Prior to the law’s passage, surface-water users were not required to register and report their water usage; going forward, those who fail to report their usage will face penalties for non-compliance. (Fine amounts will be determined during the legislation’s rulemaking phase.) The threshold for reporting is 100,000 gallons per day, or 3 million gallons per month, and permits will be based on the highest reported usage on record, giving owners another incentive to report their consumption.

Golf’s success on this issue - and on property taxes and tourism in the past - can be traced to the early 1990s, when officials from the state’s various golf associations formed the Carolinas Golf Council. The alliance brought together the executive directors from the SCGCOA, Carolinas PGA, Carolinas Golf Course Superintendents Association, South Carolina Golf Association, Carolinas Golf Association and the Club Managers Association. “This is our ‘Paul Revere’ group,” Sedalik says. “We sound the alarm and everyone is ready to ride to the rescue.”

That certainly proved to be the case with this effort. Realizing that water restrictions were inevitable, the Golf Council formed a committee with representatives from each organization to monitor the issue in the state’s capital and then report back to the alliance to determine what action needed to be taken concerning legislation.

“Even though it’s the owners who have final responsibility on most golf matters because they have equity, it was important that we partner with other groups and leverage the CGCSA’s scientific knowledge, particularly in the area of hydrology, on this issue,” Sedalik says. “So it was the superintendents who took the leadŠand did a superb job.”

According to Sedalik, legislators welcomed involvement from the unified organizations during the bill’s deliberations. “They could see we had done our homework, we had the expertise, and we represented a number of points-of-view.”

While industry officials are pleased with the ultimate outcome, the new legislation does come with a price tag. Existing withdrawers will have to pay $1,000 for a permit application fee and $1,000 annually per intake, although that rate could change depending on how regulations are written. (The permit fee for new withdrawers will be $7,500 and $1,000 per intake.) What’s more, a public hearing will be required to determine if the withdrawal constitutes an acceptable usage of surface water, and a study to determine the effects of the withdrawal on the downstream environment will also have to be performed.

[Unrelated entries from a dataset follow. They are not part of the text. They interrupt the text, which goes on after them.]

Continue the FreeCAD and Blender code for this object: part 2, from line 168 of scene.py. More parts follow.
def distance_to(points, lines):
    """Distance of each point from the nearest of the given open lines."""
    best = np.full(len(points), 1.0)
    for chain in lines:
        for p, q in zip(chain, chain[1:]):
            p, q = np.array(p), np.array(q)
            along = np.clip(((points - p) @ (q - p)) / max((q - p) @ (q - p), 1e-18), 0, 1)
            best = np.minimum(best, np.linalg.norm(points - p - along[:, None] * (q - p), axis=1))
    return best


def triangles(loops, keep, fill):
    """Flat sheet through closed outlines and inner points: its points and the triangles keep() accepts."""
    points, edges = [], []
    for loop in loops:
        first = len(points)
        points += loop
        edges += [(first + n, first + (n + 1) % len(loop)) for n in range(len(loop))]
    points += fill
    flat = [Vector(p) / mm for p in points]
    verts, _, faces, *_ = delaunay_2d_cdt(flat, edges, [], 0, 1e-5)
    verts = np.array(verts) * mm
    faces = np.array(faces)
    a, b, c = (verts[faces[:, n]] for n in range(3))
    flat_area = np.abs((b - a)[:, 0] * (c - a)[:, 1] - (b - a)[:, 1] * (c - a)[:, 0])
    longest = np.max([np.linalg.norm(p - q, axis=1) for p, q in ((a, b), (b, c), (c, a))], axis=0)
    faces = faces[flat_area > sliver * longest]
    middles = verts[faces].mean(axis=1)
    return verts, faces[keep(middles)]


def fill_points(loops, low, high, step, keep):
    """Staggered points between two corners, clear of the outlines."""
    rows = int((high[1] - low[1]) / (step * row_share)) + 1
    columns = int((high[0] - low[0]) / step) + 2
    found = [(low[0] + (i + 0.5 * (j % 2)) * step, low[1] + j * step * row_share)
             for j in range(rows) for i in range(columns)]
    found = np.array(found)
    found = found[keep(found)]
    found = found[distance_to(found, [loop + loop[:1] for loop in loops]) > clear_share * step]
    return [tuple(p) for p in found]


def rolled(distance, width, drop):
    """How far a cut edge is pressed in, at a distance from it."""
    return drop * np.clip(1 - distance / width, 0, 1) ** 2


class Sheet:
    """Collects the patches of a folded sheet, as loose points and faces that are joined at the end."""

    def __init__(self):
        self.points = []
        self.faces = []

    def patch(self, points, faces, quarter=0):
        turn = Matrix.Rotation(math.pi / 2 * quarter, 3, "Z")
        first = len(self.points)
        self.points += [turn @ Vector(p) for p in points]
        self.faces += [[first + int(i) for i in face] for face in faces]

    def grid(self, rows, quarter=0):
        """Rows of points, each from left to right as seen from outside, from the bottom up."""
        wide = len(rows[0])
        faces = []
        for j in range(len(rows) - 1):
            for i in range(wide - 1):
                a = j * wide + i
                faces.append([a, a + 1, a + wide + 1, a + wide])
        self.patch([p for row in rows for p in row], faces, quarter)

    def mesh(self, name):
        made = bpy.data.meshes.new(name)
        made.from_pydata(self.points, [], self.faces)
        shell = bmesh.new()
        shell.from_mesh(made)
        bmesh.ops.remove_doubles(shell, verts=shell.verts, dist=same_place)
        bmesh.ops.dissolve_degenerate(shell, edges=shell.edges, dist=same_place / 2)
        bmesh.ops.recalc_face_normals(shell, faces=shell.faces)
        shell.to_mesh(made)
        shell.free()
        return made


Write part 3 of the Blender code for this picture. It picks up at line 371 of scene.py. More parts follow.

“Golf courses have been adhering to a code of best management practices developed by North Carolina State and Clemson [universities] for a number of years,” says Tim Kreger, executive director of the Carolinas Golf Course Superintendents Association (CGCSA). “We’re hoping that our record of resource conservation will be persuasive in limiting our exposure to one intake.”

Even so, most contend the payoff has been - and will continue to be - worth the investment. “Compared with other regions in the country,” says Sedalik, “the law’s mandates are a small price to pay to ‘permit’ each registered facility based on its highest reported water use.”